What I took away, for myself, was the realization that I’m really not alone, and that I can actually get together with people whose lives are different from mine, but who have the same kinds of challenges and the same degrees of difficulty to deal with. I also saw – right in front of me – that everyone is dealing with something, but that something doesn’t have to be the ONLY thing in your life. And no matter how screwed up things may be, you can often find something redeeming in your experience to share with others. The individual details may not even matter all that much, when it comes down to it. The important thing is to find the common ground we all share — and just be human with each other.

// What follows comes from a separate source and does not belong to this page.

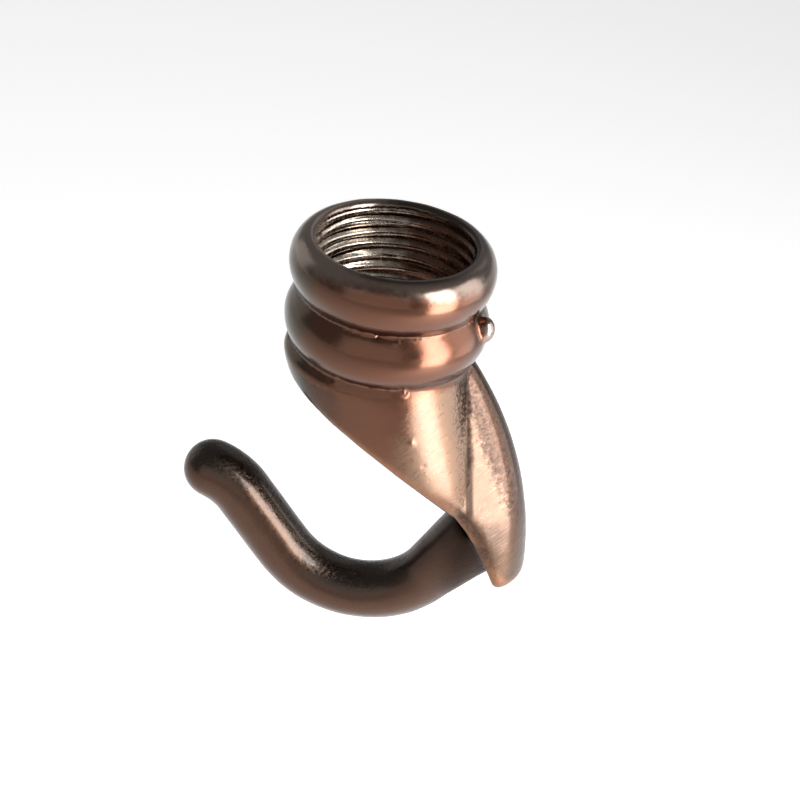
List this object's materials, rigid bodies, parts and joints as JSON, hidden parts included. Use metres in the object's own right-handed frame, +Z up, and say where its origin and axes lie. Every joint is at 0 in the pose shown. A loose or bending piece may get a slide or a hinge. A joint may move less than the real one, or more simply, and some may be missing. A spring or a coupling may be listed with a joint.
{
  "type": "ceiling hook",
  "caption": "Cast hook with a short threaded collar ringed by two beads, a slanted leaf-like shell and keel below it, and a round bar bent up into an open hook",
  "frame": {"origin": "centre of the collar's mouth, on the thread's axis", "axes": "+Z up out of the threaded mouth, +X towards the keel, so the hook opens towards -X; the hook is symmetric about the plane Y = 0"},
  "size_m": [0.0292, 0.0158, 0.0362],
  "materials": {
    "antique_copper": "antique copper plating with dark patina, brushed on the raised parts"
  },
  "bodies": {
    "root": {"ceiling_hook": "antique_copper"}
  },
  "joints": []
}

In retrospect, we didn’t really go into a lot of personal detail about things, and the rough patches we tended to gloss over. But we didn’t cover them up. They were just background information behind our conversations about sports and music and our families and our jobs and our pastimes, and what we’d been doing with ourselves lately.
So, it looks like I’ve found a real-life group of folks I can relate to, which is huge. I may get together with them again next week, or I may not. It depends on my schedule, but the important thing is — I know they’re there if I need them. They may turn out to be totally different next week, or the week after, but at least I had a good experience yesterday. It takes the pressure off my working relationship with my NP, because they’re no longer the ONLY real-live person I can talk to about my life and what’s going on in it. I can’t have my NP be my only in-person source of support and feedback. They’re good for some things, but not all things, and I’ve been needing to reach out for years, now. Even before my last TBI, I needed to reach out — on my own — to others, but I just never really did.
Now I have. And it feels pretty damn’ good.
Now, let me restart my computer and resynch my music.